What’s especially interesting about Oneupweb’s study is that the majority of the participants were active on at least one social media network, so would presumably be predisposed to real-time search results. Both groups of participants—Oneupweb recruited two sets of participants, “consumers” and “information foragers”—fixated on the top results in, on average, under 2 seconds. The participants took, again on average, more than 10 seconds to fixate on the real-time results (“consumers” took 9 seconds; “information foragers” took 14 seconds). More importantly, “consumers” clicked 10% fewer times on the real-time results than the “information foragers.”

Only 25% of the “consumer” participants and 47% of the “information forager” participants liked the real-time results; the majority were “indifferent” to the real-time results. From the Oneupweb study: “What the data showed, and the participants confirmed, was that the links that were likely to get clicks need to appear credible and relevant. And users do trust Google’s top rankings to be the most relevant to their search query.” The study confirms that content placement on a page is a primary predictor of attention. No surprises there. But Oneupweb’s assessment of the study results indicates a Heisenberg’s Uncertainty Principle search paradox: “... as social inputs increase, the relevancy of top ranked search results becomes less predictable.”

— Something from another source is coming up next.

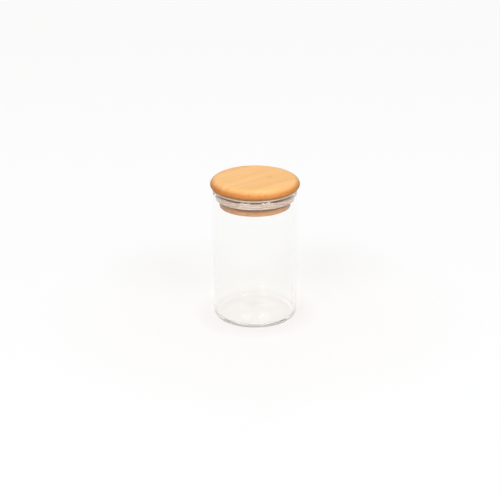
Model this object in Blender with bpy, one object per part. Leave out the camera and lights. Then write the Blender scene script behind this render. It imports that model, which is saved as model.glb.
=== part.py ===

This is potentially really bad news for the search engines. Google and Bing have both cut deals—reported to be US$15 million and US$10 million respectively—with Twitter for real-time search results. Chump change for Google and Microsoft, but real money for Twitter.

Dave Winer pegs precisely why we ignore real-time results:

“It’s impossible to convey much information in 140 characters. So when a search hits a tweet you get at most a soundbite, telling you something you probably already knew. When you search you’re looking for information you don’t have but want.”